The physical act of walking with another person around the galleries at the V&A is not an “either/or” activity.


Reading Dialogue Magazine’s Risk issue (September 2014), I was struck by how easily business leaders can become polarized. In terms of risk, we talk of hard risk and soft risk. And we cast our perspective as either mitigation or as appetite. The binary nature of organizational life is writ large – “you’re either with us or against us”, “on the bus or left behind”, “us and them”, “profit or loss”, “success or failure”. In the creative and cultural sector there is a demarcation between creative and non-creative.

The usual way in which we conduct our communication does nothing to help. Meetings are often face-to-face, across a table, emails fly back and forth, decisions are yes/ no, do we/don’t we. We have to “draw the line somewhere”.
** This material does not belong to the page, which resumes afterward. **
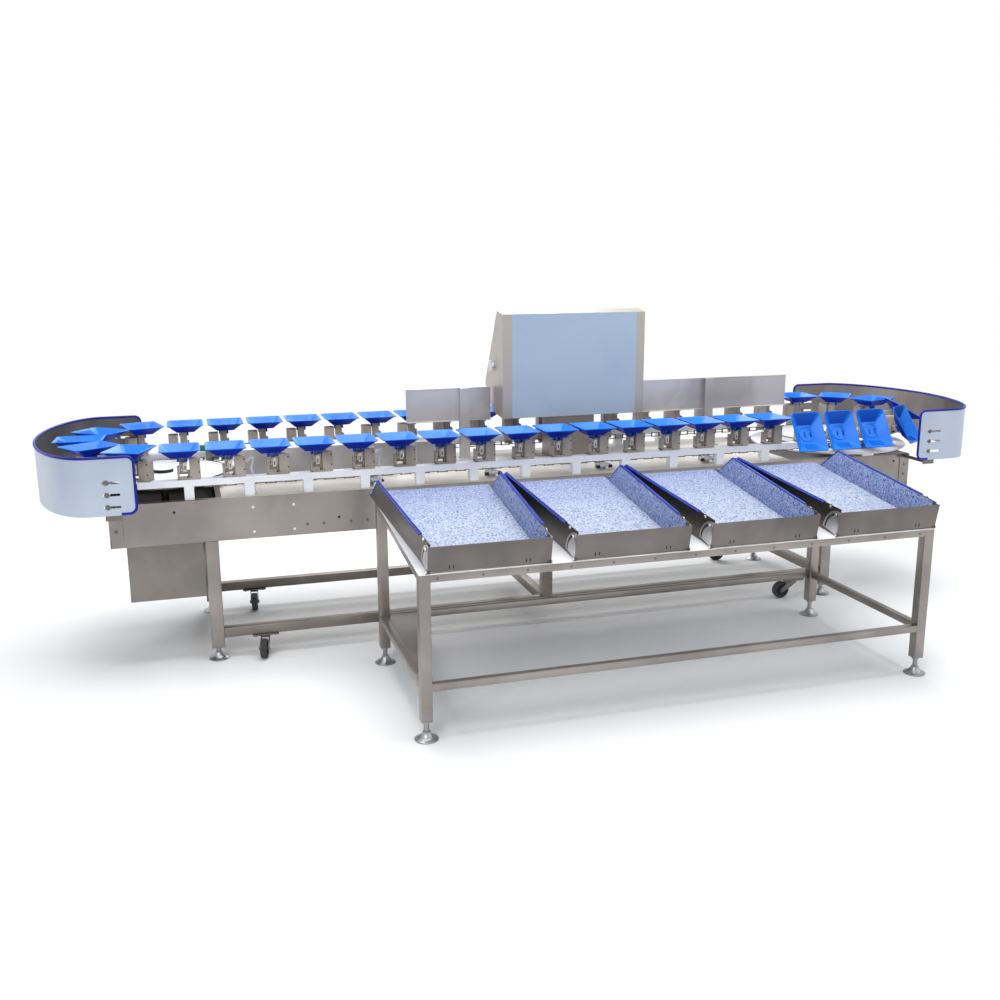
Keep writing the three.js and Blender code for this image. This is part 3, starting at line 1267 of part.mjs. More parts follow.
function build() {
  put('beam_front', beam(true), steel);
  put('beam_rear', beam(false), steel);
  put('end_plate_left', endPlate(true), steel);
  put('end_plate_right', endPlate(false), steel);
  put('deck_plate', deckWithBases(), creamSheet);
  put('end_disc', endDisc(), whitePlastic);
  put('stand', stand(), steel);
  put('guard_left', guard(true), filmed);
  put('guard_right', guard(false), filmed);
  put('ride_rail_front', rideRail(true), whitePlastic);
  put('ride_rail_rear', rideRail(false), whitePlastic);
  put('rear_panel_left', rearPanel(PANEL_LEFT, POST_LEFT_X), steel);
  put('rear_panel_right', rearPanel(PANEL_RIGHT, POST_RIGHT_X), steel);
  put('deck_cover', mainCover(), steel);
  put('signal_box', smallCover(), steel);
  put('weigh_unit', weighUnit(), steel);
  put('drive_box', driveBox(), steel);
  put('gear_motor', gearMotor(), darkPaint);
  put('drive_wheel', chainWheel(LOOP_X, GEAR_BOSS_TOP - SHAFT_DEEP), whitePlastic);
  put('idler_wheel', chainWheel(FAR_X, END_DISC_Z[0]), whitePlastic);
  put('cabinet_shell', cabinetShell(), filmed);
  put('cabinet_pedestal', pedestal(), steel);
  put('cabinet_door', cabinetDoor(), steel);
  put('touch_screen', touchScreen(), glass);
  const places = buttonPlaces();
  put('start_button', pushButton(places[0], BUTTON_R, BUTTON_OUT), greenPlastic);
  put('stop_button', pushButton(places[1], BUTTON_R, BUTTON_OUT), redPlastic);
  put('emergency_stop', pushButton(places[2], STOP_R, STOP_OUT), redPlastic);
  put('cabinet_latch', cabinetLatch(), whitePlastic);
  put('tray_train_front', trayTrain(0, FRONT_TRAYS - 1), creamPlastic);
  put('tray_train_rear', trayTrain(FRONT_TRAYS, TRAYS - 1), creamPlastic);
  const oneTray = tray(true);
  OUTLET_TRAYS.forEach((index, i) => put(`outlet_tray_${i + 1}`, placeOnLoop(oneTray, index), bluePlastic));
  const tippedTray = tipped(oneTray, TIP_ANGLE);
  TIPPED_TRAYS.forEach((index, i) => put(`tipped_tray_${i + 1}`, placeOnLoop(tippedTray, index), bluePlastic));
  TRIPPER_X.forEach((x, i) => put(`tripper_${i + 1}`, tripperLever(x), whitePlastic));
  for (let i = 0; i < CHUTE_COUNT; i += 1) {
    const x = CHUTE_FIRST_X + i * CHUTE_PITCH;
    put(`chute_${i + 1}`, chute(x), feltBlue);
    put(`gate_${i + 1}`, gate(x), steel);
  }
  put('bench_frame', benchFrame(), steel);
  put('bench_sheet', benchSheet(), whitePlastic);
  const rows = [LEG_INSET + LEG / 2, FRAME_DEPTH - LEG_INSET - LEG / 2];
  let count = 0;
  for (const x of CASTER_X) {
    for (const y of rows) {
      count += 1;
      const turn = CASTER_TURNS[count - 1];
      put(`caster_fork_${count}`, casterFork(x, y, turn), steel);
      put(`caster_wheel_${count}`, casterWheel(x, y, turn), rubber);
    }
  }
}

// Puts the origin at the middle of the footprint, on the floor.
function centre() {
  const bounds = new THREE.Box3().setFromObject(root);
  const middle = bounds.getCenter(new THREE.Vector3());
  for (const mesh of root.children) {
    mesh.geometry.translate(-middle.x, -middle.y, -bounds.min.z);
  }
}

build();
centre();

export default root;
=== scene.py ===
# %% [markdown]
# # Weight sorting machine
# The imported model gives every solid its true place. This file dresses it: it gives each solid
# a finish, and puts finer shapes over the plain ones. The first lines load the fixed frame.

# %% load the frame
import math

import bmesh
import bpy
from mathutils import Matrix, Vector


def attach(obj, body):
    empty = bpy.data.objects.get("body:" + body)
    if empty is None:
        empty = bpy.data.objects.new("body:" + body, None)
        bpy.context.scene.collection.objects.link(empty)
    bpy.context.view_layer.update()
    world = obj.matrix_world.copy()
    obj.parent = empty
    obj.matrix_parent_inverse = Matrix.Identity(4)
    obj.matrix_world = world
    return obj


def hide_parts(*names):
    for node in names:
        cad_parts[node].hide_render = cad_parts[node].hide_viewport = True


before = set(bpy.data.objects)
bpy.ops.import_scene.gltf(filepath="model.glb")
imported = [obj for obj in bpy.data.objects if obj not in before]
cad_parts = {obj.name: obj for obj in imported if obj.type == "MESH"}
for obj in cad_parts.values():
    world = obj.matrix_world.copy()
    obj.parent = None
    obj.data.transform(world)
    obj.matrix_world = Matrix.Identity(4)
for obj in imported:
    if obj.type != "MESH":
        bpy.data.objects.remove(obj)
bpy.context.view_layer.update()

# %% [markdown]
# The machine was measured in millimetres from the left end and the front face of its long
# frame. One matrix turns such a place into the metres of the model, whose origin is the middle
# of the footprint. Every shape below is made in machine millimetres and moved once at the end.

# %% units
MM = 0.001
MACHINE_MIDDLE = (1767.0, -60.0)
DEG = math.pi / 180
QUARTER, FULL_TURN = math.pi / 2, 2 * math.pi
moved = Matrix.Translation
to_model = Matrix.Scale(MM, 4) @ moved((-MACHINE_MIDDLE[0], -MACHINE_MIDDLE[1], 0))


def spun(angle, axis):
    return Matrix.Rotation(angle, 4, axis)


def spot(x, y, z):
    return to_model @ Vector((x, y, z))


print("left end of the frame is at", spot(0, 0, 0))

# %% [markdown]
# The camera repeats the photograph's own. Its place and angles came from matching straight
# edges of known direction; the lens follows from the focal length in pixels of a square image.

# %% camera
IMAGE = 1000
FOCAL_PIXELS = 1059.49
SENSOR = 36.0
CAMERA_AT = (277.0, -4038.0, 1531.7)
YAW, DOWN, ROLL = 0.2949, 0.2263, -0.0040

ahead = Vector((math.sin(YAW) * math.cos(DOWN), math.cos(YAW) * math.cos(DOWN), -math.sin(DOWN)))
level = Vector((math.cos(YAW), -math.sin(YAW), 0))
upward = level.cross(ahead)
right = level * math.cos(ROLL) + upward * math.sin(ROLL)
upward = upward * math.cos(ROLL) - level * math.sin(ROLL)
turn = Matrix((right, upward, -ahead)).transposed().to_4x4()

scene = bpy.context.scene
camera_data = bpy.data.cameras.new("camera")
camera_data.sensor_width = SENSOR
camera_data.lens = SENSOR * FOCAL_PIXELS / IMAGE
camera_data.clip_end = 100
camera = bpy.data.objects.new("camera", camera_data)
camera.matrix_world = moved(spot(*CAMERA_AT)) @ turn
scene.collection.objects.link(camera)
scene.camera = camera
print("lens", round(camera_data.lens, 2), "mm")

# %% [markdown]
# Light comes from a pale sky and four large soft lamps. What the camera, gloss and glass see of
# the surroundings is plain white, so the lamps never have to be turned up for a white backdrop.
# Two short helpers add shader nodes and join them; all the materials use them too.

# %% lights
SKY_TONE, SKY_STRENGTH = (0.93, 0.96, 1.0, 1), 0.48
LAMP_AIM = Vector((0, 0, 0.6))
# name, place in metres, width in metres, power in watts
LAMPS = (("key_lamp", (-3.2, -4.2, 4.6), 2.6, 105), ("fill_lamp", (4.5, -2.5, 3.4), 3.2, 45),
         ("back_lamp", (0.5, 5.0, 4.2), 3.2, 110), ("top_lamp", (0, 0.4, 5.4), 4.0, 260))


def add(tree, kind, mode=None, **values):
    """A new shader node: mode is its operation, and the values go to its inputs."""
    node = tree.nodes.new("ShaderNode" + kind)
    if mode:
        node.operation = mode
    for label, value in values.items():
        node.inputs[label.replace("_", " ")].default_value = value
    return node


def join(tree, *pairs):
    for output, target in pairs:
        tree.links.new(output, target)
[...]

I would argue that since the adoption of personal computing in the ‘80s, binary is now as ingrained in the way we live as in the way we work. Computers work by deciding “yes or no?” millions, if not billions, of times every moment. There is no middle ground, no “maybe”, just a finer and finer degree of “yes … or no?” One or the other, not both.

In traditional change theory, Kurt Lewin’s force field analysis sets up negotiation as a battle to change another person’s intention or view to your own and so align the energies. How does one break this pattern?

The physical act of walking with another person around the galleries at the V&A is not an “either/or” activity. The museum has more than seven miles of galleries and there are endless numbers of routes you can take. Most importantly, it is almost impossible to do this face-to-face. One of you wouldn’t be able to see where you were going, raising the risk of bumping into an object or a display case.

This active form of engaging is about being alongside. You walk alongside one another, and this means you are looking in the same direction, and you are moving in the same direction.This is a change in the normal working perspective. You are both coming from the same place, you are standing on the same ground. When either of you notices an object, you are regarding it from the same physical perspective. Of course, you will see different things in the object in front of you but you are starting from the same place, and in the act of exploring these differences, you are making meaning together.

An object that demonstrates this concept physically is Ane Christensen’s bowl (pictured above). This bowl is the first of Ane Christensen’s Negative series. Simply by cutting away the metal with a piercing saw she has created a three- dimensional optical illusion on an otherwise plain, functional bowl. The piece is made from a single sheet of copper.

Negative Bowl, Ane Christensen (2006). Photograph © Victoria and Albert Museum, London

You may not see it in the photograph, but standing in front of the bowl in its case at the V&A, you notice how the box appears and disappears as you move around it. I took Steve Chapman, chief adventurer at Can Scorpions Smoke, to see it and we spent a few moments finding just the right spot to stand and look. The box suddenly, yet gently, appeared. It was a quiet, shared moment of joint observation, seeing the same thing. And then it changed as we started to find new views, sharing our discoveries, creating new meaning together.

Playing with perspective helped Steve and me to reflect on the usual way meetings are constructed. We noticed that most of the meeting spaces we encounter in offices are “stuck”. The tables are fixed and can’t be moved or removed. The chairs in meeting rooms don’t tend to have wheels on them, so once you’ve sat down it’s very difficult to change position. Why do we have wheelie chairs to work on our own at our desks, but not in our “meeting” rooms?

In physical terms, if we were to put the bowl on the table during a meeting, only a few people would “see” it. The meeting would have “failed” most of the participants. In psychological terms, the usual way we meet and work is designed against movement, collaboration and agreement. And I would suggest it fails us.

Lewin’s force field supports the zero sum nature of much of our business lives. The Negative Bowl offers common ground on which to build, and the possibility of a third perspective, or a fourth or fifth; in fact, as many perspectives as we are prepared to discover.